WHAT YOU SHOULD DO:
Return verbatim everything from the first line through the line that contains "None, [x, y, z])", and stop there.

RAW DATA:
====

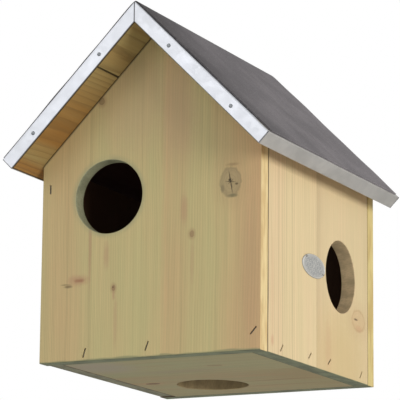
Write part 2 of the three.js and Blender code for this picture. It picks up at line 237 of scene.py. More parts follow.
class Finish(Nodes):
    """One material: a Principled shader whose inputs are worked out by expressions."""

    def __init__(self, name, **constants):
        self.material = bpy.data.materials.new(name)
        self.material.use_nodes = True
        super().__init__(self.material.node_tree)
        self.shader = self.tree.nodes.new("ShaderNodeBsdfPrincipled")
        self.output = self.tree.nodes.new("ShaderNodeOutputMaterial")
        self.show(Value(self, self.shader.outputs[0]))
        self.position = self.add("ShaderNodeTexCoord", out="Object")
        self.set(**constants)

    def show(self, surface):
        self.feed(self.output.inputs["Surface"], surface)

    def set(self, **inputs):
        for name, value in inputs.items():
            self.feed(self.shader.inputs[name.replace("_", " ")], value)

    def along(self, direction, offset=0.0):
        """The position's distance in a direction, in millimetres, less an offset."""
        settings = {"operation": "DOT_PRODUCT"}
        scaled = tuple(component / MM for component in direction)
        distance = self.add("ShaderNodeVectorMath", settings, [self.position, scaled], out="Value")
        return distance - offset

    def millimetres(self):
        """The position as a vector in millimetres."""
        sockets = {0: self.position, "Scale": 1 / MM}
        return self.add("ShaderNodeVectorMath", {"operation": "SCALE"}, sockets)

    def combine(self, x, y, z):
        return self.add("ShaderNodeCombineXYZ", None, [x, y, z])

    def noise(self, vector, scales, seed, detail=2.0, roughness=0.5):
        """Noise from 0 to 1 on a vector stretched by three scales and shifted by a seed."""
        shift = (seed * 3.17, seed * 7.31 + 1.0, seed * 5.23 + 2.0)
        settings = {"operation": "MULTIPLY_ADD"}
        placed = self.add("ShaderNodeVectorMath", settings, [vector, scales, shift])
        sockets = {"Vector": placed, "Scale": 1.0, "Detail": detail, "Roughness": roughness}
        return self.add("ShaderNodeTexNoise", None, sockets)

    def cells(self, vector, scale, out="Distance"):
        """Voronoi cells: the distance or the colour of the nearest cell."""
        return self.add("ShaderNodeTexVoronoi", None, {"Vector": vector, "Scale": scale}, out=out)

    def cell_value(self, vector, scale):
        """One random value from 0 to 1 for each Voronoi cell."""
        colour = self.cells(vector, scale, out="Color")
        return self.add("ShaderNodeSeparateColor", None, [colour])

    def mix(self, factor, first, second, blend="MIX"):
        """A colour between first and second."""
        settings = {"data_type": "RGBA", "blend_type": blend}
        colours = [c if isinstance(c, Value) else (*c, 1.0) for c in (first, second)]
        sockets = {0: factor, 6: colours[0], 7: colours[1]}
        return self.add("ShaderNodeMix", settings, sockets, out=2)

    def toned(self, colour, tone):
        """A colour multiplied by one value."""
        return self.mix(1.0, colour, self.combine(tone, tone, tone), "MULTIPLY")

    def bump(self, height, strength, distance):
        """Feeds a Bump node on a height into the shader's Normal."""
        sockets = {"Strength": strength, "Distance": distance, "Height": height}
        self.feed(self.shader.inputs["Normal"], self.add("ShaderNodeBump", None, sockets))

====

SOLUTION TO THE PROBLEM:
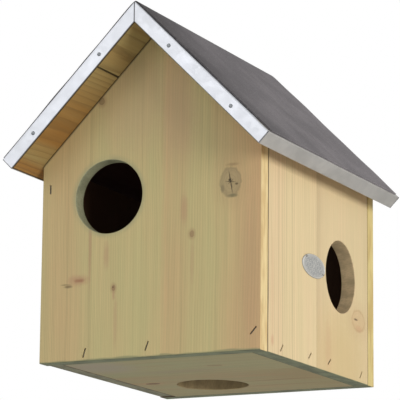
Write part 2 of the three.js and Blender code for this picture. It picks up at line 237 of scene.py. More parts follow.
class Finish(Nodes):
    """One material: a Principled shader whose inputs are worked out by expressions."""

    def __init__(self, name, **constants):
        self.material = bpy.data.materials.new(name)
        self.material.use_nodes = True
        super().__init__(self.material.node_tree)
        self.shader = self.tree.nodes.new("ShaderNodeBsdfPrincipled")
        self.output = self.tree.nodes.new("ShaderNodeOutputMaterial")
        self.show(Value(self, self.shader.outputs[0]))
        self.position = self.add("ShaderNodeTexCoord", out="Object")
        self.set(**constants)

    def show(self, surface):
        self.feed(self.output.inputs["Surface"], surface)

    def set(self, **inputs):
        for name, value in inputs.items():
            self.feed(self.shader.inputs[name.replace("_", " ")], value)

    def along(self, direction, offset=0.0):
        """The position's distance in a direction, in millimetres, less an offset."""
        settings = {"operation": "DOT_PRODUCT"}
        scaled = tuple(component / MM for component in direction)
        distance = self.add("ShaderNodeVectorMath", settings, [self.position, scaled], out="Value")
        return distance - offset

    def millimetres(self):
        """The position as a vector in millimetres."""
        sockets = {0: self.position, "Scale": 1 / MM}
        return self.add("ShaderNodeVectorMath", {"operation": "SCALE"}, sockets)

    def combine(self, x, y, z):
        return self.add("ShaderNodeCombineXYZ", None, [x, y, z])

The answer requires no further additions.